Asked about the pivot to blockchain, Ranieri said: “RYVL as a group was focussed on digital marketing, I understood the strategy towards the investment in (blockchain specialist agency) Truth as it was pitched to us, for example. 

“I did not understand the synergy of Blockchain Nordic to the rest of the existing group.”

Ranieri also clarified that apart from the agencies in his group, the remainder of agencies within RYVL had already left or become insolvent.

Asked about the impact that RYVL going into administration had made on his business, Ranieri said: “From a management point of view it was very hard to plan ahead as we were very worried about the state of TMG and what that held for us. 

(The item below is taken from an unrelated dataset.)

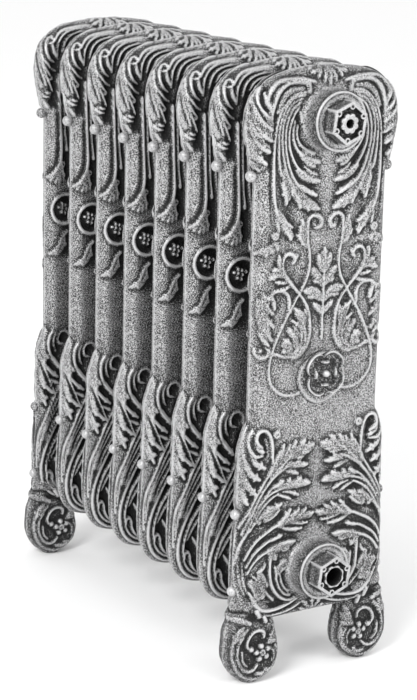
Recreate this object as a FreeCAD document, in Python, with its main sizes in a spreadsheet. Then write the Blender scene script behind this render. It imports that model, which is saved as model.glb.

“It became very clear to me that Ranieri had to leave TMG to make sure that the jobs of the individuals within the agencies were protected long term. There was absolutely no future or rescue for RYVL/TMG.”

Asked about the lessons learnt from the RYVL experience, Ranieri said: “It has taught me a lot about many different aspects of business. 

“I’ve learnt a lot about M&A, firstly due diligence as a seller and then a buyer. I’ve learnt that in order to grow a business, you cannot solely rely on acquisition as a growth strategy. 

“Underlining the acquisition strategy has to be a real business plan that can win real clients with real services that pay real money. 

“Within RYVL, some of the agencies were making money, but none of them were making money with each other, a disaster waiting to happen. 

“I have also learnt a lot about how to take control of businesses structurally. RYVL/TMG never really had control of the businesses they acquired and geographically they were too spread out. So it was impossible for the management in hindsight to get them to work together, let alone control them and the founders. 

“Unfortunately we were all sold a dream that in hindsight was just a dream. But at the time many of us sold into TMG, we didn’t know any better, and you couldn’t argue with the way the share price was going up. 

“Overall lesson, if it looks too good to be true, it’s probably because it is too good to be true.”